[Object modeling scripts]

• • • • • • •

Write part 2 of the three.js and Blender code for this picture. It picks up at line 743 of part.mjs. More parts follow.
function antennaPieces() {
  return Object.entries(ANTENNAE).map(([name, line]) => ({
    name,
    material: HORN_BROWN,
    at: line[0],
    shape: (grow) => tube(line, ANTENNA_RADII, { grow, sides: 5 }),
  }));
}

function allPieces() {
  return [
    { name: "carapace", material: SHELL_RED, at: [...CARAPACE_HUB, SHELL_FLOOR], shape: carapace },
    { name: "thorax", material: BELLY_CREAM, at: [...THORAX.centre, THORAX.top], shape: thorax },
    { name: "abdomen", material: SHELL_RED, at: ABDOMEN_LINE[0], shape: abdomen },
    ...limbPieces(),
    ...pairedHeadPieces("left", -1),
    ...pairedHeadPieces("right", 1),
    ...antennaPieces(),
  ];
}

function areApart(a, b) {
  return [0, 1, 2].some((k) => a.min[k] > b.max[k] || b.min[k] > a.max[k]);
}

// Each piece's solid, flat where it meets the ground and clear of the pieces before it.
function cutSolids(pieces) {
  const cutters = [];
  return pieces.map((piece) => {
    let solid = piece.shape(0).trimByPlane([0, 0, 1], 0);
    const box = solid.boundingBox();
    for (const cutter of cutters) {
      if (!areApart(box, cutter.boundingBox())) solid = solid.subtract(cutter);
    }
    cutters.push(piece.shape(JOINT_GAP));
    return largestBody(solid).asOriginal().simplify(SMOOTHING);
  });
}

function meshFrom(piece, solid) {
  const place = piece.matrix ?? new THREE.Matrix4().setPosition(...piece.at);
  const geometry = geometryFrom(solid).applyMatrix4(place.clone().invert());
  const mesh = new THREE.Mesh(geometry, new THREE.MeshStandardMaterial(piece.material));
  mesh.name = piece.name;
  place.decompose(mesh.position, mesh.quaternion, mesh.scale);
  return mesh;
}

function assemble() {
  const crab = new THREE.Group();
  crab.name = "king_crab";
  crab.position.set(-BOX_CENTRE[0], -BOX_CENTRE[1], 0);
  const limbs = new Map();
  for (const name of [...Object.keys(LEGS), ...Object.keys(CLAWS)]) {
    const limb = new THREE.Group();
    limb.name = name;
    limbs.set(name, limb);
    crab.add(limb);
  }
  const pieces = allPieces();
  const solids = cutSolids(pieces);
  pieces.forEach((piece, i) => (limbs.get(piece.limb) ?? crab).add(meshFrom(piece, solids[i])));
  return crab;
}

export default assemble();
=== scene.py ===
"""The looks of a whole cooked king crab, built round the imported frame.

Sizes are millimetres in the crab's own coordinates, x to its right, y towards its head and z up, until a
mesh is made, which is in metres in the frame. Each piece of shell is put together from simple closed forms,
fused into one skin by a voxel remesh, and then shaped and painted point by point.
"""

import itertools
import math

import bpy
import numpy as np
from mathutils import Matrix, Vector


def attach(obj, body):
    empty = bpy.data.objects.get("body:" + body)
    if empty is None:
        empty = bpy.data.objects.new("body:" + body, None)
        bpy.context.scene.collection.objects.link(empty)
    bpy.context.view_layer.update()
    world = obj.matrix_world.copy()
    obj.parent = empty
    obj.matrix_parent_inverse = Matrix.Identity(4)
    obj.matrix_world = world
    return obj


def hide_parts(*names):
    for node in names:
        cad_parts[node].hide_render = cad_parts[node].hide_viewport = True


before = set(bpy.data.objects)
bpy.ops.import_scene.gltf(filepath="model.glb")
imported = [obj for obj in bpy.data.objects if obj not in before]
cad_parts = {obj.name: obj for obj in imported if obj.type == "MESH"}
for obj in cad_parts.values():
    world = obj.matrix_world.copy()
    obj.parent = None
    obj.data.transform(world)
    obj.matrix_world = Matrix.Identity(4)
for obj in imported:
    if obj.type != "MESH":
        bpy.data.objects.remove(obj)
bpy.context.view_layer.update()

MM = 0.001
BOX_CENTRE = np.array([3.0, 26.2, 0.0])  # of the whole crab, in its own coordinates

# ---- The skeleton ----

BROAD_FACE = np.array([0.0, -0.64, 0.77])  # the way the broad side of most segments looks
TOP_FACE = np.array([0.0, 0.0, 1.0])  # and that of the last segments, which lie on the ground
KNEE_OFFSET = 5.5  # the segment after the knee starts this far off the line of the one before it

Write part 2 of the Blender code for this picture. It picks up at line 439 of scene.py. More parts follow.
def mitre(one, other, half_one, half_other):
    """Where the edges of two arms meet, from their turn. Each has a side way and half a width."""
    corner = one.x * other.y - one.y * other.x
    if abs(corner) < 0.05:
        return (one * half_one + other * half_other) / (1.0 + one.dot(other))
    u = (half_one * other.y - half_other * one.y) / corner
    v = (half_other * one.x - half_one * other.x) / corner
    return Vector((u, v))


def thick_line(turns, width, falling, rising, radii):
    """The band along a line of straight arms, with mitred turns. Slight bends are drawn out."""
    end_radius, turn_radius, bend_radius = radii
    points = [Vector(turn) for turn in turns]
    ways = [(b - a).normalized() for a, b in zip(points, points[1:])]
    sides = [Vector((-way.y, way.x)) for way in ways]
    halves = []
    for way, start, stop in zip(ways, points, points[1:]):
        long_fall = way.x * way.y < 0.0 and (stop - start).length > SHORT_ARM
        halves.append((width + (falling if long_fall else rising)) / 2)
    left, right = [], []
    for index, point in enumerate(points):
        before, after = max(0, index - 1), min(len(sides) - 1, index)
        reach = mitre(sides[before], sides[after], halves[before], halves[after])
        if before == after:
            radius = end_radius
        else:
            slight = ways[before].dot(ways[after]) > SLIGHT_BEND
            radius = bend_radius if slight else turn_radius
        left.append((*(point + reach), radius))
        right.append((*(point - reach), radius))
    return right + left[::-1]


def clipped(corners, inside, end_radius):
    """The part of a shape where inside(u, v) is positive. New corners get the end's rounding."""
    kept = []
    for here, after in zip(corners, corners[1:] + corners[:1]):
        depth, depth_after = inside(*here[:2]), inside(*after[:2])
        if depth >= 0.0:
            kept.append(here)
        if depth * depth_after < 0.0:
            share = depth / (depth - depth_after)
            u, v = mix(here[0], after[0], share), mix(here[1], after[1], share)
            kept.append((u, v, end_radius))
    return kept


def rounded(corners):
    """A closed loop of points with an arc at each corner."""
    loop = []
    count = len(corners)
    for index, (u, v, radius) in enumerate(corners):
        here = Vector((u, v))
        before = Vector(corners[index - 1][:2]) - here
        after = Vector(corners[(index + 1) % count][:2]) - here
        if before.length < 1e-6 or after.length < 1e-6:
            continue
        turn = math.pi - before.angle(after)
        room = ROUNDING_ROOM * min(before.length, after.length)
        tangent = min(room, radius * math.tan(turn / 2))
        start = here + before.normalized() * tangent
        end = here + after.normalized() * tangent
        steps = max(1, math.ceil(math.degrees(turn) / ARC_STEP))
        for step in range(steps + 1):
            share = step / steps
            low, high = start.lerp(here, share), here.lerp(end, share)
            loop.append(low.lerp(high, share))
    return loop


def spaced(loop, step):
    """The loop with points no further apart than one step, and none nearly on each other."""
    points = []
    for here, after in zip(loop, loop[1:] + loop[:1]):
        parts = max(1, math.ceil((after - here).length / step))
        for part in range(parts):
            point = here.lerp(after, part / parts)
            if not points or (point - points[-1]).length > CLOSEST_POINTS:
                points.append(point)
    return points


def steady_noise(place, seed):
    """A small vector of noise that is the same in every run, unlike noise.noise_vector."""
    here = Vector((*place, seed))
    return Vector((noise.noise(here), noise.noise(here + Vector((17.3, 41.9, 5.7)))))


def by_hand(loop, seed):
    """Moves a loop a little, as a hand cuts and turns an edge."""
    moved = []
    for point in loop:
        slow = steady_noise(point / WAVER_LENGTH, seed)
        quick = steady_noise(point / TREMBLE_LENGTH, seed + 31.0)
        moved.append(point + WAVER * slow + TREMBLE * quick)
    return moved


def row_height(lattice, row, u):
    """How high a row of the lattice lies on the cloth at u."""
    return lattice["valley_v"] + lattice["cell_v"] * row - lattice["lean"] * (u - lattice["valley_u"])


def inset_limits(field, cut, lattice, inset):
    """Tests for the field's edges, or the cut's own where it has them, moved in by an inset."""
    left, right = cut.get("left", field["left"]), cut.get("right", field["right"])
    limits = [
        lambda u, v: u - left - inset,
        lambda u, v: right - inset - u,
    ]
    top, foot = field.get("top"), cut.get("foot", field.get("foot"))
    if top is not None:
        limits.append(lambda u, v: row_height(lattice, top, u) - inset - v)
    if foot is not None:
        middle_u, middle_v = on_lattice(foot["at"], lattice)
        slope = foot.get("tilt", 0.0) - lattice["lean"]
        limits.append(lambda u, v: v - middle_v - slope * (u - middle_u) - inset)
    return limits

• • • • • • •

Set exercise »
Extract and output the part that opens with the line containing "function meshFrom(piece, solid)" and closes with the line containing "obj.parent = empty", unchanged, ends included.

Worked solution »
function meshFrom(piece, solid) {
  const place = piece.matrix ?? new THREE.Matrix4().setPosition(...piece.at);
  const geometry = geometryFrom(solid).applyMatrix4(place.clone().invert());
  const mesh = new THREE.Mesh(geometry, new THREE.MeshStandardMaterial(piece.material));
  mesh.name = piece.name;
  place.decompose(mesh.position, mesh.quaternion, mesh.scale);
  return mesh;
}

function assemble() {
  const crab = new THREE.Group();
  crab.name = "king_crab";
  crab.position.set(-BOX_CENTRE[0], -BOX_CENTRE[1], 0);
  const limbs = new Map();
  for (const name of [...Object.keys(LEGS), ...Object.keys(CLAWS)]) {
    const limb = new THREE.Group();
    limb.name = name;
    limbs.set(name, limb);
    crab.add(limb);
  }
  const pieces = allPieces();
  const solids = cutSolids(pieces);
  pieces.forEach((piece, i) => (limbs.get(piece.limb) ?? crab).add(meshFrom(piece, solids[i])));
  return crab;
}

export default assemble();
=== scene.py ===
"""The looks of a whole cooked king crab, built round the imported frame.

Sizes are millimetres in the crab's own coordinates, x to its right, y towards its head and z up, until a
mesh is made, which is in metres in the frame. Each piece of shell is put together from simple closed forms,
fused into one skin by a voxel remesh, and then shaped and painted point by point.
"""

import itertools
import math

import bpy
import numpy as np
from mathutils import Matrix, Vector


def attach(obj, body):
    empty = bpy.data.objects.get("body:" + body)
    if empty is None:
        empty = bpy.data.objects.new("body:" + body, None)
        bpy.context.scene.collection.objects.link(empty)
    bpy.context.view_layer.update()
    world = obj.matrix_world.copy()
    obj.parent = empty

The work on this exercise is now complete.